The estimation of allele frequencies is based on a probabilistic model, which accounts for differences of coverage and base quality among genomic positions. Using this probabilistic model, the program can estimate the allele frequency spectrum in any genomic region specified by the user. The allele frequency spectrum can also be estimated for any type of annotated feature (e.g. introns), using the script filter-pileup-by-feature.py.

The detection of selective sweeps is based on a Hidden Markov Model (HMM). In this model, each polymorphic site on the genome is assumed to have an hidden state, which can take one of the three following values : "Neutral", "Intermediate" and "Selection". These hidden states are inferred from the observed data, and at the end the sites with hidden state "Selection" are the sweep candidates.

Source code and detailed documentation

https://forge-dga.jouy.inra.fr/projects/pool-hmm

Infile

the NGS data in pileup format (samtools)

Outfiles

  • spectrum : the allele frequency spectrum estimated from the sample.
  • emit : emission probabilities of the HMM.
  • pred : predicted hidden states.
  • stat : summary of the predicted sweep windows.
  • post : posterior probabilities of hidden state "Selection".
  • estim : maximum a posteriori estimates of the number of derived (or minor depending on the option used) alleles in the sample (from 0 to n).

Needs

  • This program needs a version of Python older than 2.5 and strictly earlier than 3.
  • NumPy and SciPy have to be installed (you can download Numpy and SciPy from here : http://new.scipy.org/download.html)

Usage

  • Open a terminal and go into the directory where the Python code is stored.
  • Put the pileup file in this same directory.
  • Execute the command "python pool-hmm.py" followed by a list of input parameters.
  • The definition and usage of all input parameters can be obtained by executing the command "python pool-hmm.py -h"

Example

The file test_droso.pileup was obtained from a pool of 194 drosophila haplotypes (97 flies).
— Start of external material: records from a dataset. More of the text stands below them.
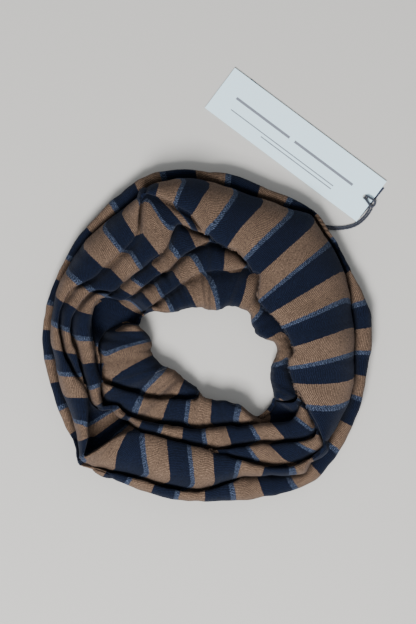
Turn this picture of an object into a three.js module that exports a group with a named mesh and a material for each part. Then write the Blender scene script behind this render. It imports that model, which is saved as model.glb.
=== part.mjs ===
// Neck gaiter: a doubled tube of striped jersey, lying collapsed in a loose ring, with two swing
// cards on a looped string. Millimetres, +Z up. The origin is on the surface that the gaiter lies
// on, under the middle of the ring's outline.
import * as THREE from "three";

// The ring, as it lies.
const RING_WIDTH = 260; // along X
const RING_DEPTH = 262; // along Y
const RING_HEIGHT = 44;
const HOLE_WIDTH = 103; // along X
const HOLE_DEPTH = 84; // along Y
const HOLE_CENTRE = new THREE.Vector2(5.5, -18.5);
const BULGE_HEIGHT = 12; // where both walls of the ring stand out furthest
const OVERHANG = 6; // how far the bulge stands out past the foot
const FACE_THICKNESS = 3; // the outer layer, as a soft slack skin
const LAYER_GAP = 1.6; // between the outer layer and the lining

// The sewing.
const THREAD_DIAMETER = 0.8;
const EDGE_SEAM_HEIGHT = 3;
const EDGE_SEAM_STATIONS = [22, 78]; // from one end of the turning gap round to the other
const TURNING_GAP_STATIONS = [15, 21]; // the stretch that is closed after turning
const LOOP_SEAM_STATION = 36;

// The care label, folded under the rim.
const LABEL_WIDTH = 14;
const LABEL_REACH = 4;
const LABEL_THICKNESS = 0.6;
const LABEL_ANGLE = 51.6; // degrees round the ring
const BARTACK = new THREE.Vector3(1.2, 9, 0.4); // along the reach, the width and the thickness

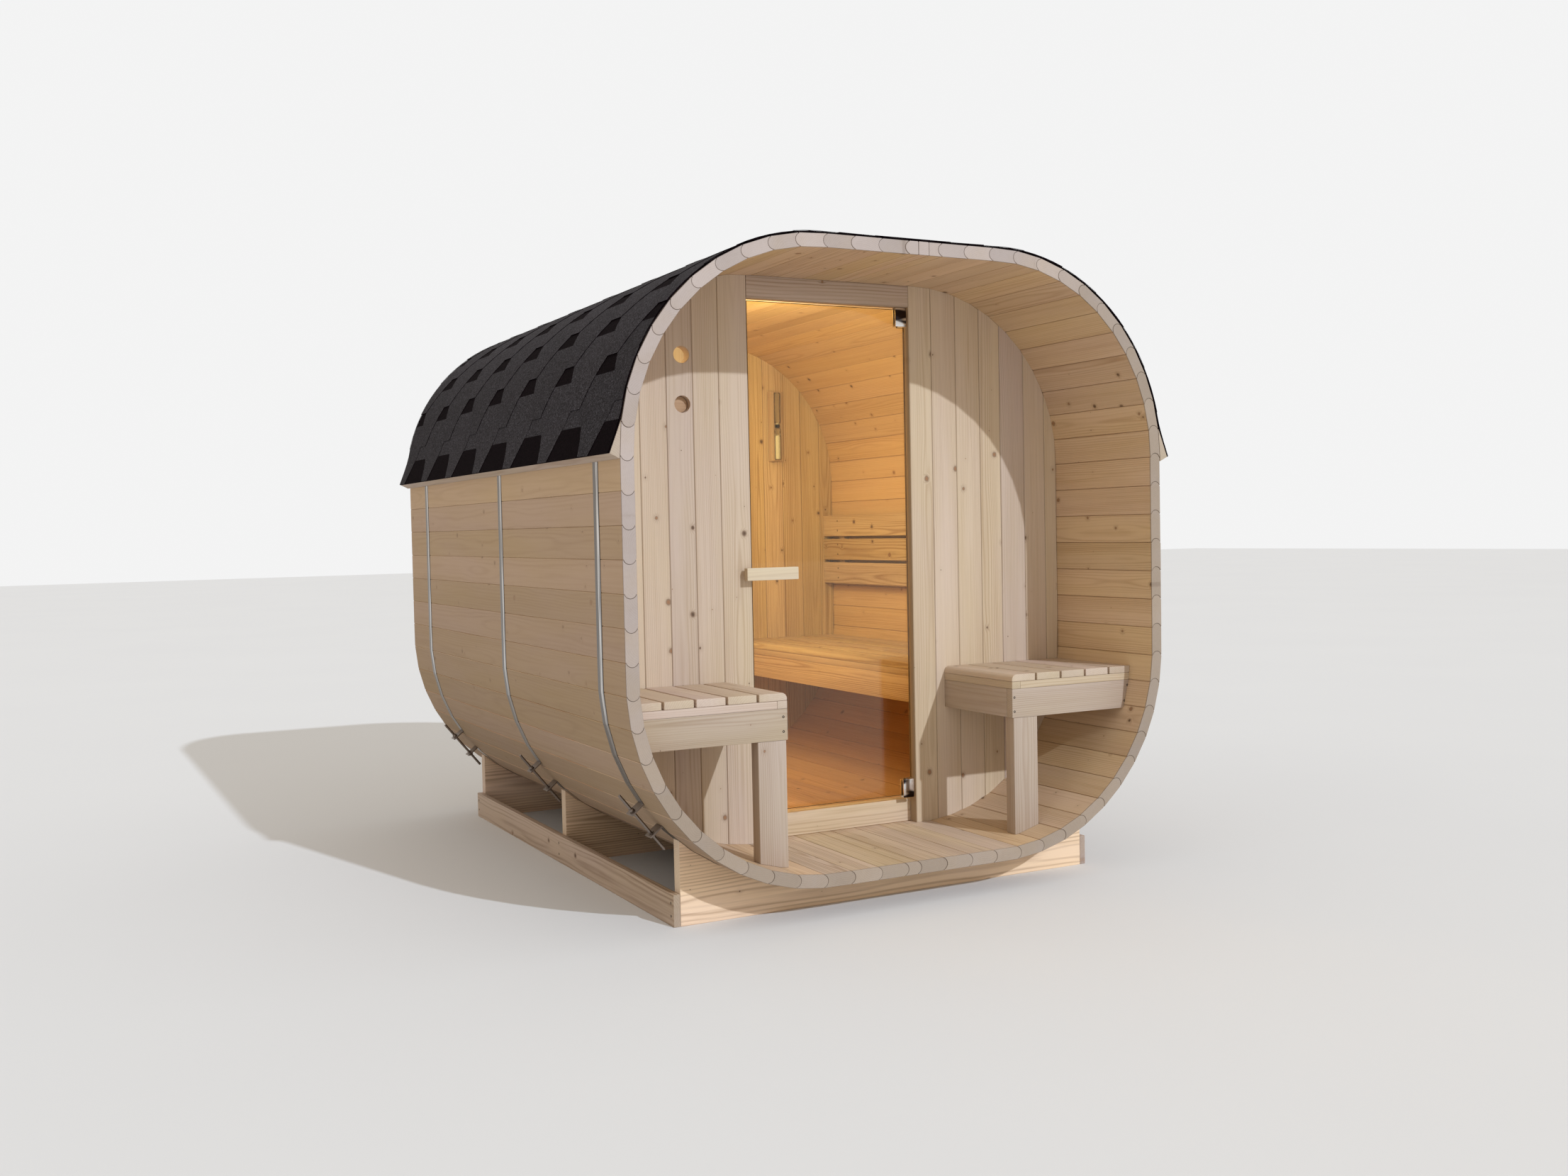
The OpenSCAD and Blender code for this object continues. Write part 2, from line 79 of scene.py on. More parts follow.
# ------------------------------------------------------------------ node helper
class Tree:
    """A new material, with short ways to make and join its nodes."""

    def __init__(self, name):
        self.mat = bpy.data.materials.new(name)
        self.mat.use_nodes = True
        self.t = self.mat.node_tree
        self.t.nodes.clear()
        self.out = self.t.nodes.new("ShaderNodeOutputMaterial")

    def node(self, kind, ins=None, **props):
        n = self.t.nodes.new("ShaderNode" + kind)
        for k, v in props.items():
            setattr(n, k, v)
        for k, v in (ins or {}).items():
            self.put(n.inputs[k], v)
        return n

    def put(self, sock, v):
        if hasattr(v, "is_output"):
            self.t.links.new(v, sock)
        elif isinstance(v, (tuple, list)) and len(v) == 3 and sock.type == "RGBA":
            sock.default_value = (*v, 1)
        else:
            sock.default_value = v

    def math(self, op, a, b=0.0, c=None, clamp=False):
        n = self.node("Math", {0: a, 1: b}, operation=op, use_clamp=clamp)
        if c is not None:
            self.put(n.inputs[2], c)
        return n.outputs[0]

    def add(self, a, b, clamp=False):
        return self.math("ADD", a, b, clamp=clamp)

    def sub(self, a, b):
        return self.math("SUBTRACT", a, b)

    def mul(self, a, b):
        return self.math("MULTIPLY", a, b)

    def mix(self, f, a, b, mode="MIX"):
        n = self.t.nodes.new("ShaderNodeMix")
        n.data_type = "RGBA"
        n.blend_type = mode
        self.put(n.inputs[0], f)
        self.put(n.inputs[6], a)
        self.put(n.inputs[7], b)
        return n.outputs[2]

    def tinted(self, col, by):
        return self.mix(1.0, col, by, "MULTIPLY")

    def shaded(self, col, k):
        return self.tinted(col, self.vec(k, k, k))

    def vec(self, x, y, z):
        return self.node("CombineXYZ", {0: x, 1: y, 2: z}).outputs[0]

    def xyz(self, v):
        return self.node("SeparateXYZ", {0: v}).outputs

    def rgb(self, v):
        return self.node("SeparateColor", {0: v}).outputs

    def attribute(self, name):
        return self.xyz(self.node("Attribute", attribute_name=name).outputs["Vector"])

    def place(self):
        return self.node("TexCoord").outputs["Object"]

    def noise(self, v, scale=1.0, detail=2.0, rough=0.5):
        n = self.node("TexNoise", {"Vector": v, "Scale": scale, "Detail": detail, "Roughness": rough})
        return n.outputs[0]

    def remap(self, v, a, b, lo=0.0, hi=1.0, smooth=False):
        n = self.node("MapRange", {0: v, 1: a, 2: b, 3: lo, 4: hi})
        if smooth:
            n.interpolation_type = "SMOOTHSTEP"
        return n.outputs[0]

    def bump(self, h, strength, distance):
        return self.node("Bump", {"Height": h, "Strength": strength, "Distance": distance}).outputs[0]

    def shader(self, color, rough, normal=None, **more):
        ins = {"Base Color": color, "Roughness": rough}
        if normal is not None:
            ins["Normal"] = normal
        ins.update(more)
        n = self.node("BsdfPrincipled", ins)
        self.t.links.new(n.outputs[0], self.out.inputs[0])
        return self.mat


# ------------------------------------------------------------------ materials
# Colour from which all knots are made darker or lighter
KNOT = (0.17, 0.08, 0.035)


def wood(name, light, dark, ring=0.0055, contrast=1.0, knots=1.0, rough=0.6, seam=(0.12, 0.07, 0.04),
         height=None, warmed=(1.0, 0.955, 0.82), cabin=None):
    """Planed spruce. Reads grain in metres, x along, y across and z through the board, and tone,
    x brightness, y warmth and z the strength of painted shade in a seam.
    ring is the distance between growth rings, warmed the tint of the warmest boards.
    height gives (low, high, shade at low): painted shade, the wood darkens from high down to low.
    cabin is the tint of painted shade, warm with lamp light, that the low wood behind the front wall takes."""
    t = Tree(name)
    x, y, z = t.attribute("grain")
    bright, warmth, seam_shade = t.attribute("tone")

    def scaled(along, across):
        return t.vec(t.mul(x, along), t.mul(y, across), t.mul(z, across))

    # Knots: a field of cells, each with a ragged spot of its own size or none.
    cell = t.node("TexVoronoi", {"Vector": scaled(7.4, 8.6), "Scale": 1.0}, voronoi_dimensions="2D")
    chance = t.rgb(cell.outputs["Color"])
    ragged = t.sub(t.noise(scaled(110, 150), detail=2, rough=0.6), 0.5)
    dist = t.add(t.mul(cell.outputs["Distance"], 1 / 8.0), t.mul(ragged, 0.0045))
    size = t.math("POWER", t.math("MAXIMUM", t.sub(chance[0], 0.12), 0.0), 2.6)
    size = t.mul(size, 0.0118)
    live = t.math("GREATER_THAN", size, 0.0008)
    reach = t.math("DIVIDE", dist, t.math("MAXIMUM", size, 0.0012))
    spot = t.mul(t.remap(reach, 1.25, 0.7), live)
    core = t.mul(spot, t.remap(reach, 0.95, 0.45))
    rim = t.sub(spot, core)
    halo = t.mul(t.remap(dist, 0.019, 0.002, smooth=True), t.remap(size, 0.0008, 0.006))

    # Growth rings round the log's axis, bent by slow noise and round the knots.
    warp = t.mul(t.sub(t.noise(scaled(1.3, 7), detail=2), 0.5), 0.034)
    rad = t.math("SQRT", t.add(t.mul(y, y), t.mul(z, z)))
    rad = t.add(t.add(rad, warp), t.mul(halo, t.mul(size, 1.6)))
    wave = t.math("SINE", t.mul(rad, 2 * math.pi / ring))
    line = t.math("POWER", t.math("MULTIPLY_ADD", wave, 0.5, 0.5), 2.4)
    fade = t.remap(t.noise(scaled(0.9, 16), detail=1), 0.35, 0.65, 0.35, 1.0)
    line = t.mul(line, fade)
    streak = t.noise(scaled(2.2, 120), detail=3, rough=0.6)
    fibre = t.noise(scaled(14, 800), detail=2)
    broad = t.noise(scaled(0.8, 11), detail=1)
    amount = t.mul(line, 0.62 * contrast)
    amount = t.add(amount, t.mul(t.sub(streak, 0.5), contrast))
    amount = t.add(amount, t.mul(t.sub(fibre, 0.5), 0.35 * contrast))
    amount = t.add(amount, t.mul(t.sub(broad, 0.38), 0.9 * contrast), clamp=True)
    col = t.mix(amount, light, dark)

    # Each board has its own warmth, which drifts along it, and its own brightness.
    drift = t.mul(t.sub(t.noise(scaled(1.7, 9), detail=2), 0.5), 1.5)
    col = t.tinted(col, t.mix(t.add(warmth, drift, clamp=True), (1.02, 0.98, 1.02), warmed))
    col = t.shaded(col, bright)
    # Painted shade low down, where little light comes up from the ground
    if height:
        low, high, low_shade = height
        col = t.shaded(col, t.remap(t.xyz(t.place())[2], low, high, low_shade, 1.0))
    # Painted shade, warm with the lamp's light, on the low wood inside behind the front wall
    if cabin:
        at = t.xyz(t.place())
        cabin_shade_mask = t.mul(t.remap(at[1], -0.602, -0.598), t.remap(at[2], 0.62, 0.42))
        col = t.mix(cabin_shade_mask, col, t.tinted(col, cabin))
    ringed = tuple(0.6 * a + 0.4 * b for a, b in zip(dark, KNOT))
    dead, sound, rim_col = (tuple(k * v for v in KNOT) for k in (0.45, 1.9, 0.8))
    heart = t.mix(t.math("GREATER_THAN", chance[1], 0.45), dead, sound)
    col = t.mix(t.mul(halo, 0.5 * knots), col, ringed)
    col = t.mix(t.mul(core, 0.85 * knots), col, heart)
    col = t.mix(t.mul(rim, 0.85 * knots), col, rim_col)
    # Painted shade in the seams, where the gaps between boards are dark
    col = t.mix(t.mul(seam_shade, 0.9), col, seam)
    h = t.add(t.add(t.mul(line, -0.5), t.mul(fibre, 0.6)), t.mul(spot, 0.5))
    return t.shader(col, t.math("MULTIPLY_ADD", streak, 0.2, rough - 0.1), t.bump(h, 0.35, 0.0005),
                    **{"Specular IOR Level": 0.3})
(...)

To detect selective sweeps from this data, the command could be :

 $pool-hmm.py --prefix test_droso -n 194 --pred -k 0.001 --theta 0.005

Parameter theta specifies an a priori for theta=AN*mu in the studied population, and parameter k specifies the transition rate between hidden states in the HMM.

Parallelization

In order to speed up the computations, the program can be run simultaneously on several processes. The number of processes specified in the command line is not bounded, but the number of processes that can effectively work simultaneously is obviously determined by the architecture of the computer where the program is run.

References

  • S. Boitard, C. Schlötterer and A. Futschik (2009). Detecting selective sweeps: a new approach based on hidden markov models. Genetics 181: 1567-1578.
  • S. Boitard, C. Schltterer, V. Nolte, R. V. Pandey and A. Futschik (2012). Detecting selective sweeps from pooled next generation sequencing samples. Mol. Biol. Evol., doi : 10.1093/molbev/mss090.
  • S. Boitard, R. Kofler, P. Françoise, D. Robelin, C. Schlöotterer and Andreas Futschik (submitted). Pool-hmm : a Python program for the detection of selective sweeps from pooled next generation sequencing samples.